Judicial Trajectory Through the Ethiopian Legal System
The trajectory of the instant case through the Ethiopian judicial hierarchy manifested a noteworthy progression:
- High Court: Initially, the High Court rendered a decision favoring the Appellant, accepting witness testimony as sufficient proof of the loan. This determination, subsequently challenged, highlights a common jurisprudential pitfall wherein the perceived factual truth of a given situation may inadvertently overshadow the imperative for strict adherence to established legal evidentiary rules.
- Appellate Court: The Appellate Court, however, adopted a more rigorous interpretation of the evidentiary requirements. It meticulously reversed the High Court’s decision, citing not only inconsistencies discernible within the adduced witness testimony but, more significantly, the manifest absence of proper legal proof for the loan itself as mandated by the Civil Code.

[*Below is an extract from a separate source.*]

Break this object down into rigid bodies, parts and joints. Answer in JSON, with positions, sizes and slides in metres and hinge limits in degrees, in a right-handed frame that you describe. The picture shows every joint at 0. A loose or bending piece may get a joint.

- Federal Supreme Court (Cassation Division): The Supreme Court, exercising its adjudicatory authority in cassation, ultimately upheld the decision of the Appellate Court, thereby firmly reinforcing the established legal rule concerning the proof of loan agreements. Its role, confined to fundamental errors of law, validated the Appellate Court’s application of statutory evidentiary mandates.
The Supreme Court’s Decisive Reasoning and Doctrinal Affirmation
The Supreme Court’s ruling was characterized by an unequivocal adherence to statutory principles and a robust affirmation of long-standing evidentiary doctrines:
- Insufficiency of Witness Testimony: Reiterating the explicit mandate of Civil Code Article 2472/1, the Court definitively declared that the loan in question could not be substantiated solely by witness testimony. This pronouncement reinforced the legislative intent to preclude oral evidence as the sole basis for proving significant financial obligations.
- Disputed Authenticity of Signatures: The Court also noted that the authenticity of the signature affixed to the alleged loan agreement was subject to dispute, further attenuating the Appellant’s evidentiary posture and eroding the probative value of the presented documentation.
- Limited Evidentiary Purview of Inheritance Inventory Reports: A critically significant aspect of the Supreme Court’s ruling pertained to the evidentiary value of the inheritance inventory report. The Court unequivocally determined that such a report, while serving to document the deceased’s assets and liabilities for the specific purposes of inheritance administration and succession, did not constitute valid proof of the loan’s existence in accordance with the stringent requirements of Article 2472/1. This judicial clarification is momentous: a report detailing the financial status of an estate, though relevant for probate, does not ipso facto validate every claim listed therein as a legally binding loan agreement, nor does it circumvent the requirement for independent proof of the underlying debt. An inventory is an administrative record, not a constitutive contract.
- Failure to Adduce Admissible Evidence: Ultimately, the Appellant failed to provide the legally admissible evidence specifically required to prove the loan. This failure to meet the statutory evidentiary threshold was determinative, leading to the dismissal of the claim.
Concluding Implications for Financial Transactions and Succession Law
Federal Supreme Court Case No. 230249 offers invaluable lessons and critical directives for all individuals and entities engaged in lending and borrowing activities, as well as for those involved in the administration of inherited estates:
- The Primacy of Written Documentation (and its Validity!): For any loan transaction exceeding the statutory threshold of 500 Birr, the creation of a clear, comprehensive, and legally valid written contract is of paramount importance. It is imperative to ensure that all parties execute the agreement, and that its terms are unambiguous. Such a document constitutes the most formidable evidentiary bulwark against future disputes.
- Limits of Witness Testimony in Loan Proof: While witness testimony may provide corroborative support for other facets of a legal claim, it typically cannot, under Ethiopian law, serve as the exclusive or sole basis for proving the existence or terms of a loan agreement. Reliance on oral evidence alone for substantial financial obligations is fraught with legal peril.
- Distinction Between Inventory Reports and Loan Agreements: An inheritance inventory report serves a specific administrative function in the context of succession, enumerating the assets and liabilities of a deceased estate. However, it does not, by its inherent nature, validate the legal existence or specific terms of a loan in the manner that a properly executed loan agreement would. If a debt is enumerated within such a report, it remains incumbent upon the claimant to possess underlying, legally admissible proof of that debt.
- The Unwavering Burden of Proof: The party asserting the existence of a loan bears the immutable burden of proving its existence with legally admissible evidence. A presumption of “acknowledgment” merely by virtue of inclusion in another document, such as an inheritance inventory, will not suffice to discharge this burden.
This judicial precedent serves as an unequivocal reminder that in matters of law, the specific form and quality of proof often hold as much, if not greater, significance than the mere factual assertion itself. When confronted with claims of loan obligations, strict adherence to the precise evidentiary requirements stipulated within the Civil Code is not a mere procedural formality; rather, it constitutes the definitive determinant between the success and ultimate failure of a claim in a court of law.